The Myths Of Italian Cuisine
How do you say “old wives’ tales” in Italian? There are lots, and myMEGusta looked into a few of them, some simply misunderstandings, and other, just plain odd ideas.
We scratched the surface of the subject in looking at that wonderful Italian dish, Salad Caprese, at its best in the summer time with bursting ripe tomatoes and freshly made mozzarella. Readers may recall that a fellow traveler insisted that it was not Italian, and no Italian person would eat it. Balderdash! It comes from the Isle of Capri, quite Italian, thank you.

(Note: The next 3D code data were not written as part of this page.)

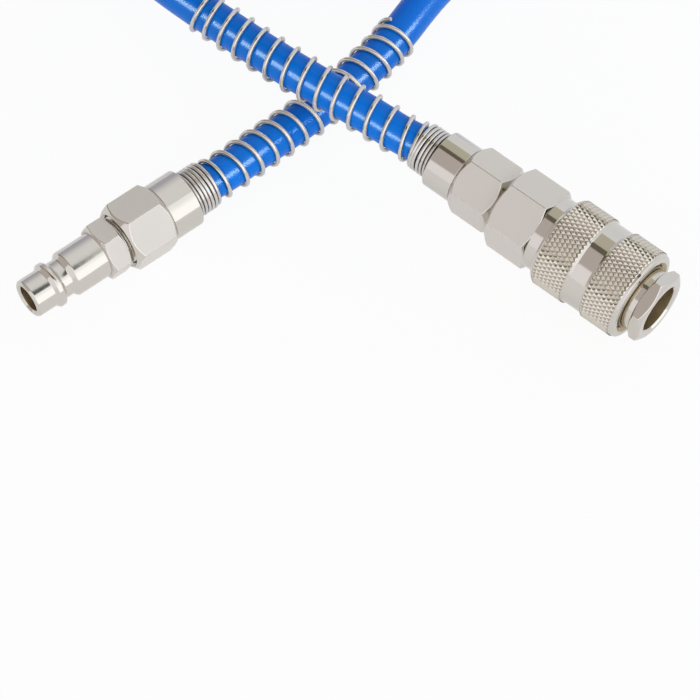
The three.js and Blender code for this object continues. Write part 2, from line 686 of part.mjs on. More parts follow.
// The guard spring is wound round the hose's own line: close turns in the nut's neck
// and just outside it, then open turns that follow the hose, and a closer last turn.
function guardSpring(line, neckEnd, startAngle) {
  const stretches = [
    [GUARD_CLOSED_TURNS, GUARD_CLOSED_PITCH],
    [1, GUARD_END_PITCH],
    [GUARD_OPEN_TURNS, GUARD_OPEN_PITCH],
    [1, GUARD_END_PITCH],
  ];
  const length = line.getLength();
  const frames = line.computeFrenetFrames(400, false);
  const turns = totalTurns(stretches);
  const first = neckEnd - SPRING_SEAT_DEPTH + CLEAR + GUARD_WIRE / 2;
  const points = [];
  for (let i = 0; i <= Math.round(turns * WIRE_STEPS); i += 1) {
    const turn = i / WIRE_STEPS;
    const along = (first + advance(stretches, turn)) / length;
    const at = Math.round(along * 400);
    const widen = THREE.MathUtils.smoothstep(turn, GUARD_CLOSED_TURNS - 0.5, GUARD_CLOSED_TURNS + 0.5);
    const radius = THREE.MathUtils.lerp(GUARD_CLOSED_DIAMETER, GUARD_OPEN_DIAMETER, widen) / 2;
    const angle = degrees(startAngle) + 2 * Math.PI * turn;
    const spoke = frames.normals[at].clone().multiplyScalar(radius * Math.cos(angle));
    spoke.addScaledVector(frames.binormals[at], radius * Math.sin(angle));
    points.push(line.getPointAt(along).add(spoke));
  }
  return wire(points, GUARD_WIRE);
}

// The spiral's outer shape: one fat tube lying on the table, its axis along X.
function hoseCoil() {
  const half = (COIL_PITCH * COIL_TURNS + HOSE_OD) / 2;
  const [inner, outer] = [(COIL_MEAN - HOSE_OD) / 2, (COIL_MEAN + HOSE_OD) / 2];
  const tube = turned([[-half, inner], [-half, outer], [half, outer], [half, inner], [-half, inner]], 48);
  return skin(tube.translate(0, COIL_Y, outer));
}

// ---------------------------------------------------------------- assembly

function piece(name, geometry, material) {
  const mesh = new THREE.Mesh(skin(geometry), material);
  mesh.name = name;
  return mesh;
}

function fitting(at, heading, rise, pieces) {
  const group = new THREE.Group();
  group.position.copy(at);
  group.rotation.set(0, -degrees(rise), degrees(heading), 'ZYX');
  group.add(...pieces);
  return group;
}

const plug = fitting(PLUG_AT, PLUG_HEADING, PLUG_RISE, [
  piece('plug_body', plugBody(), nickel()),
  piece('plug_union_nut', unionNut(PLUG_NUT_AT, PLUG_NUT_ROLL), nickel()),
]);

const balls = Array.from({ length: BALL_COUNT }, (_, i) =>
  piece(`lock_ball_${i + 1}`, lockBall(i), ballSteel()),
);

const coupler = fitting(COUPLER_AT, COUPLER_HEADING, COUPLER_RISE, [
  piece('coupler_mouth_tube', mouthTube(), nickel()),
  piece('locking_sleeve', lockingSleeve(), nickel()),
  piece('sleeve_stop_ring', stopRing(), springSteel()),
  piece('sleeve_spring', sleeveSpring(), springSteel()),
  ...balls,
  piece('plug_seal', plugSeal(), nitrile()),
  piece('valve_poppet', valvePoppet(), brass()),
  piece('valve_seal', valveSeal(), nitrile()),
  piece('valve_spring', valveSpring(), springSteel()),
  piece('coupler_body', couplerBody(), nickel()),
  piece('coupler_union_nut', unionNut(COUPLER_NUT_AT, COUPLER_NUT_ROLL), nickel()),
]);

const plugLine = hoseLine(PLUG_AT, PLUG_HEADING, PLUG_RISE, PLUG_THREAD_AT, PLUG_NUT_AT, PLUG_HOSE);
const couplerLine = hoseLine(
  COUPLER_AT,
  COUPLER_HEADING,
  COUPLER_RISE,
  BODY_HEX_END,
  COUPLER_NUT_AT,
  COUPLER_HOSE,
);
const plugNeckEnd = PLUG_NUT_AT + NUT_LENGTH - hoseStartAfter(PLUG_THREAD_AT);
const couplerNeckEnd = COUPLER_NUT_AT + NUT_LENGTH - hoseStartAfter(BODY_HEX_END);

const assembly = new THREE.Group();
assembly.add(
  plug,
  coupler,
  piece('plug_guard_spring', guardSpring(plugLine, plugNeckEnd, PLUG_GUARD_START), springSteel()),
  piece('coupler_guard_spring', guardSpring(couplerLine, couplerNeckEnd, COUPLER_GUARD_START), springSteel()),
  piece('hose_plug_end', hoseTail(plugLine), polyurethane()),
  piece('hose_coupler_end', hoseTail(couplerLine), polyurethane()),
  piece('hose_coil', hoseCoil(), polyurethane()),
);

export default assembly;
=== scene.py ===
# %% [markdown]
# # A coiled air hose
# A recoil hose is a spiral of polyurethane tube that springs back after use. This lesson
# rebuilds its two brass fittings, their bend-guard springs and the blue hose around a
# measured model, which gives every piece its place. The scene is in metres. Sizes are
# written in millimetres, and MM turns them to metres.

# %% Load the measured model
import math

import bpy
from mathutils import Euler, Matrix, Vector


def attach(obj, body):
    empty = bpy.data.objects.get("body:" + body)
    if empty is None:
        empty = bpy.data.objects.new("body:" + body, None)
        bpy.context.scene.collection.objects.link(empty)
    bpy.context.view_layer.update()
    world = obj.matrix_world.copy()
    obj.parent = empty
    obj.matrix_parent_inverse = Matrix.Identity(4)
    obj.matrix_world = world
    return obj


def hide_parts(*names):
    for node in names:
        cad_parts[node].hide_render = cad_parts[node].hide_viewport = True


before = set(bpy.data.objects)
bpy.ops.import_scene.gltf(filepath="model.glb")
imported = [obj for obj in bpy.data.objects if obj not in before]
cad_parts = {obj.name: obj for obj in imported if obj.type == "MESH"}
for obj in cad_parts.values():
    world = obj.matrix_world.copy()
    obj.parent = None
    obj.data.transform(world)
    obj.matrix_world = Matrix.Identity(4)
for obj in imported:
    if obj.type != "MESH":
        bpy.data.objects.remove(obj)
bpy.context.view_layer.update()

print("nodes:", len(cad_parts))

# %% [markdown]
# ## The camera
# The fittings were photographed from a steep angle with a long lens, so they hardly taper
# with distance. A long lens from far away gives that flat look. The hose's spiral lies
# behind the fittings, above the picture's top edge.

# %% Camera
MM = 0.001
LOOK_AT = Vector((0.4, -47.95, 0)) * MM
LOOK_DOWN = math.radians(54.5)
LOOK_FROM = 900 * MM
PICTURE_WIDTH = 175 * MM  # what the picture shows at the point that it looks at
SENSOR = 36

camera_data = bpy.data.cameras.new("camera")
camera_data.sensor_width = SENSOR
camera_data.lens = SENSOR * LOOK_FROM / PICTURE_WIDTH
camera_data.clip_end = 20
camera = bpy.data.objects.new("camera", camera_data)
bpy.context.scene.collection.objects.link(camera)
camera.location = LOOK_AT + LOOK_FROM * Vector((0, -math.cos(LOOK_DOWN), math.sin(LOOK_DOWN)))
camera.rotation_euler = (math.pi / 2 - LOOK_DOWN, 0, 0)
bpy.context.scene.camera = camera
print("lens", round(camera_data.lens, 1), "mm")

# %% [markdown]
# ## Where the two fittings lie
# Each fitting was turned in a lathe, so it is easiest to model it upright, with its axis
# along Z: a station is how far a point lies from the open end, towards the hose. One
# matrix for each fitting then takes its pieces from there to their place on the table.

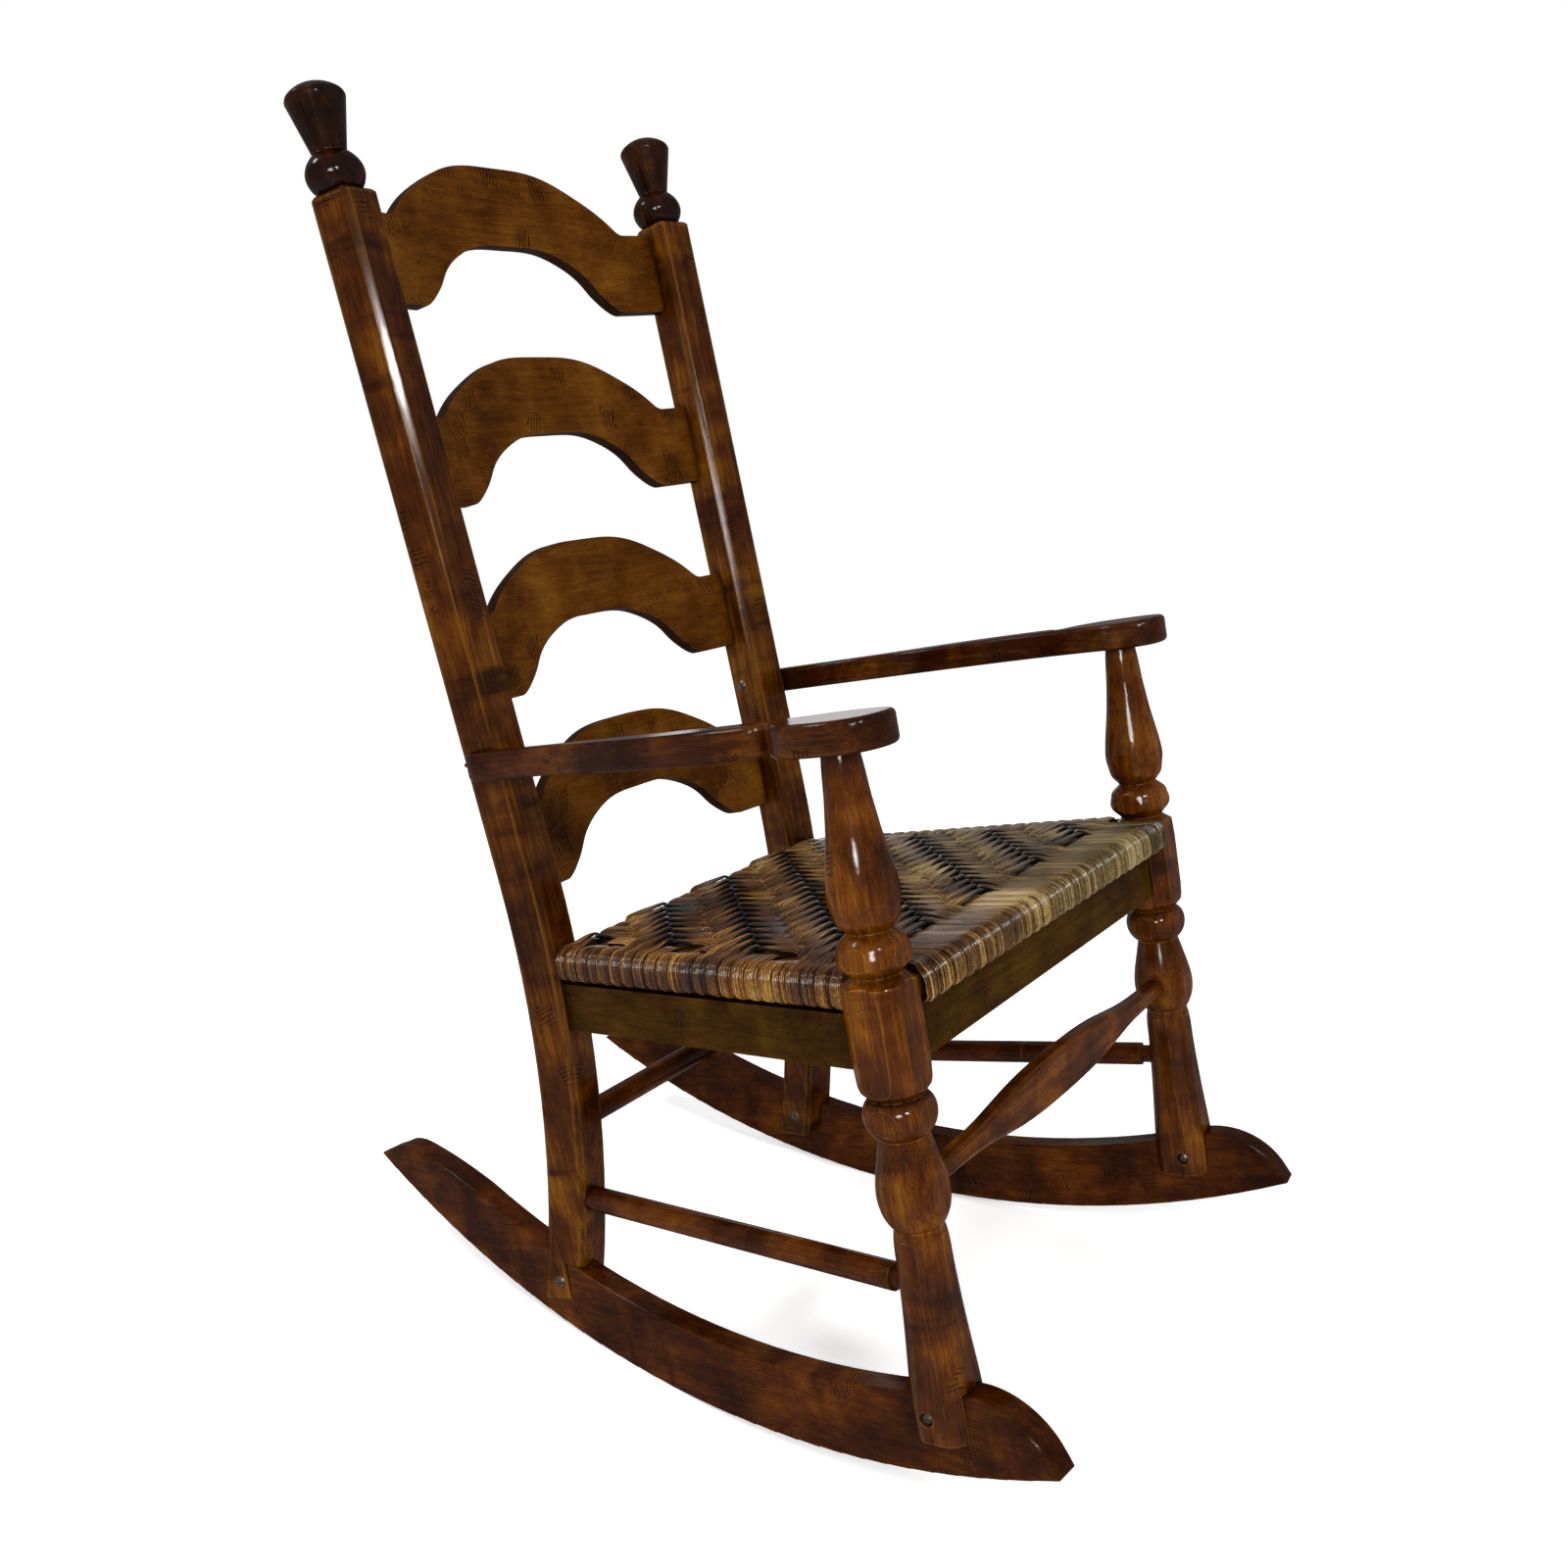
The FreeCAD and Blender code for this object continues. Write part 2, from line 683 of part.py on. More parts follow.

And this is representative of a lot of confusion about what is and is not Italian. United as a nation only in the 19th Century, Italy was a collection of city states with different cultures, climates, crops, and cuisines. The authentic cooking style in seaside Sicily, in the shadow of Mt. Etna, bore no relation to that of an alpine village abutting Switzerland.
So, myMEGusta rolls her eyes when advised that certain things are NOT Italian, or when specialties from one area are dismissively put down as unquestionably inferior to comparable foods and practices from another. They are, or can be, all wonderful.
Let’s talk about pizza. No, the heavily laden, gloppy pizzas of Papa Johns and its ilk are not Italian. “Hawaiian” pizza with pineapple is not Italian. The gentleman overheard on one Metro North train bemoaning that “there is no good pizza in Italy” after a disappointing trip there, was wrong; he just had a very American, un-Italian idea of what constitutes pizza.
Naples is considered the mecca of thin crust pizza, but it can be found just about everywhere in the country, with local variations. We have fond memories of eating a fantastic eggplant pizza at the unfortunately named “Bar Domino” (no relation to the chain) on the Lake Lugano shore, in the Italian sector of Switzerland. And the giant oblong and rectangular pizzas of Rome are crispy and delicious, meant to be sold by the piece.
Sicilian pizza is another very real and authentic treat, essentially focaccia bread, as opposed to a thin crust, with toppings. Chicago deep dish pizza is an attempt to replicate this, and can be quite good, but only if the bread base is crispy and delish, and if the toppings are modest and top quality.
We recently saw a delightful picture of a very young friend eating pizza with her “nonni,” grandparents, on a trip to visit them in Milano.
And what about the concept that fresh pasta is, by definition, better than dried pasta? Wrong, again.
They are just different: Fresh pasta, found largely in the North, is made with eggs, hence the yellow tinge, and the best versions will use a softer flour. Yes, you can make this at home. Dried pasta, more Southern, is made with durum wheat, harder, with a higher gluten content and too stiff to work by hand, so it is factory made and sold dried.
The best of both are equally fine, and will go with different dishes, fresh skewing to the North and dried skewing to the South. For example, you’ll probably see fettuccine served with a creamy sauce (no tomatoes) and spaghetti with a red sauce.
A recent issue of Saveur Magazine quoted a good-eating Ligurian talking about Genovese white sauce (celery, carrots, garlic, pine nuts, veal, olive oil) and their wonderful pestos, “And no tomatoes with your food in Liguria!”
Not all fresh pasta is great, and not all dried pasta is, either. Pay attention to the brand, and be willing to pay a little extra when you find one you like.
And, forget about the prohibition on twirling spaghetti with a spoon. No, it’s not correct everywhere in Italy, but it’s what’s done in Sicily, and we have confirmation on this from a friend who learned it from his Sicilian grandmother.
What about tiramisu? Italian ancestors from some regions will tell you that it’s an imposter. But, not so fast. Tiramisu is as Italian as can be, with several regions claiming its origin, from Renaissance Venice to 16th Century Tuscany. Whether it goes back that far in some form (probably) or not, tiramisu never really became widely known and loved until it was “invented” in 1971 in a restaurant in Treviso.
Now, it’s time to plan a trip to Italy to do more research!